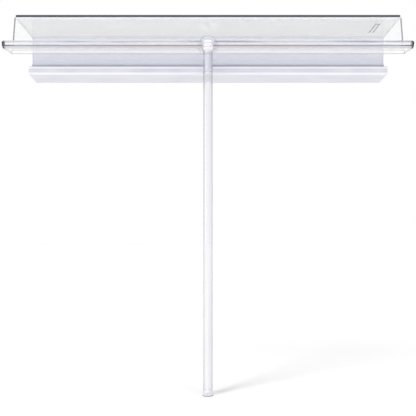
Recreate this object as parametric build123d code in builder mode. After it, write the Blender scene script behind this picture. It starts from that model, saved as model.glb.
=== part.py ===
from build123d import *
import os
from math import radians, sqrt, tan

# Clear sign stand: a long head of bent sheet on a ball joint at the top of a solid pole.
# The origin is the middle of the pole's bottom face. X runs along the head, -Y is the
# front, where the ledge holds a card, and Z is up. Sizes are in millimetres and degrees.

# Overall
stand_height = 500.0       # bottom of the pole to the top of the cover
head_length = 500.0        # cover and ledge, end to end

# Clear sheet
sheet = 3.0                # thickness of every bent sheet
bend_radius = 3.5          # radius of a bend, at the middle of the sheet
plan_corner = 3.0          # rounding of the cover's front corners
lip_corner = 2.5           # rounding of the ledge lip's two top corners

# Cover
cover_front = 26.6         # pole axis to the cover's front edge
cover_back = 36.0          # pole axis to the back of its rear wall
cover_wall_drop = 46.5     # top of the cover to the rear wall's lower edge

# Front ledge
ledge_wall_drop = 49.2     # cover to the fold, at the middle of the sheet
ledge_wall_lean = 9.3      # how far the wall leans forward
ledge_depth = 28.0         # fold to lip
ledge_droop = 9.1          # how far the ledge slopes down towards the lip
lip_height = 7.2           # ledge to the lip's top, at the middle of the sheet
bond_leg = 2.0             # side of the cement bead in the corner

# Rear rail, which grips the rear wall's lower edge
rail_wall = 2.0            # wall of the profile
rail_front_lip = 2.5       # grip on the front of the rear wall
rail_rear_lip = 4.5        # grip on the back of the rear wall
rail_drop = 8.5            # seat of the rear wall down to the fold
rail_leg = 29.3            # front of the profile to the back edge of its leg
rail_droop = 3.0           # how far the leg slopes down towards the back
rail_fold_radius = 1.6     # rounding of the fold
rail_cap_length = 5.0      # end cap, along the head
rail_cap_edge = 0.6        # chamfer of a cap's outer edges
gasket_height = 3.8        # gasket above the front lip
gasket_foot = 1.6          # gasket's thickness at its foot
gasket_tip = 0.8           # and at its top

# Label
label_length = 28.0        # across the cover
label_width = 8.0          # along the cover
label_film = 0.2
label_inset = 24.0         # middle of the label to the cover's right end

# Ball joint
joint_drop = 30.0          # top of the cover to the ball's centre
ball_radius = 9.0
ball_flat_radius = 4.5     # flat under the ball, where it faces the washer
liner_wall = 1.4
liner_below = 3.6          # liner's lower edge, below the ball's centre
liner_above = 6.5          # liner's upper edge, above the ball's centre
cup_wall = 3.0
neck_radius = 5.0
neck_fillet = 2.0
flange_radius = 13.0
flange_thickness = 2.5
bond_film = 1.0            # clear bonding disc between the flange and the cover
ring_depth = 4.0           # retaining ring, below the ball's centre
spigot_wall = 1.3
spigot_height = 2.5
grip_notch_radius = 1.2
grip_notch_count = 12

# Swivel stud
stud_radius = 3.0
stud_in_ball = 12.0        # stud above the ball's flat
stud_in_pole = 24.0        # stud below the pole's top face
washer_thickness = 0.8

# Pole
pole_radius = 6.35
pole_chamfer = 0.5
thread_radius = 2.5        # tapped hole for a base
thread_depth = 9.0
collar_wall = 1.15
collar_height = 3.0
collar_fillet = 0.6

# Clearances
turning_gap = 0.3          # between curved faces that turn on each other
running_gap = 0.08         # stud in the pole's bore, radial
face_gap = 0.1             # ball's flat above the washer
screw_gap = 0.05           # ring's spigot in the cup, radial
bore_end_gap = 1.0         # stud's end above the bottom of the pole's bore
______
**PROBLEM:** Please write out exactly the lines from the start of the data through the line that contains "bond_leg = 2.0", both ends included, and nothing else.

**COMPLETED TASK:**
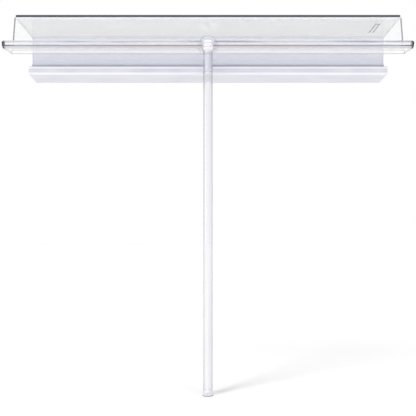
Recreate this object as parametric build123d code in builder mode. After it, write the Blender scene script behind this picture. It starts from that model, saved as model.glb.
=== part.py ===
from build123d import *
import os
from math import radians, sqrt, tan

# Clear sign stand: a long head of bent sheet on a ball joint at the top of a solid pole.
# The origin is the middle of the pole's bottom face. X runs along the head, -Y is the
# front, where the ledge holds a card, and Z is up. Sizes are in millimetres and degrees.

# Overall
stand_height = 500.0       # bottom of the pole to the top of the cover
head_length = 500.0        # cover and ledge, end to end

# Clear sheet
sheet = 3.0                # thickness of every bent sheet
bend_radius = 3.5          # radius of a bend, at the middle of the sheet
plan_corner = 3.0          # rounding of the cover's front corners
lip_corner = 2.5           # rounding of the ledge lip's two top corners

# Cover
cover_front = 26.6         # pole axis to the cover's front edge
cover_back = 36.0          # pole axis to the back of its rear wall
cover_wall_drop = 46.5     # top of the cover to the rear wall's lower edge

# Front ledge
ledge_wall_drop = 49.2     # cover to the fold, at the middle of the sheet
ledge_wall_lean = 9.3      # how far the wall leans forward
ledge_depth = 28.0         # fold to lip
ledge_droop = 9.1          # how far the ledge slopes down towards the lip
lip_height = 7.2           # ledge to the lip's top, at the middle of the sheet
bond_leg = 2.0             # side of the cement bead in the corner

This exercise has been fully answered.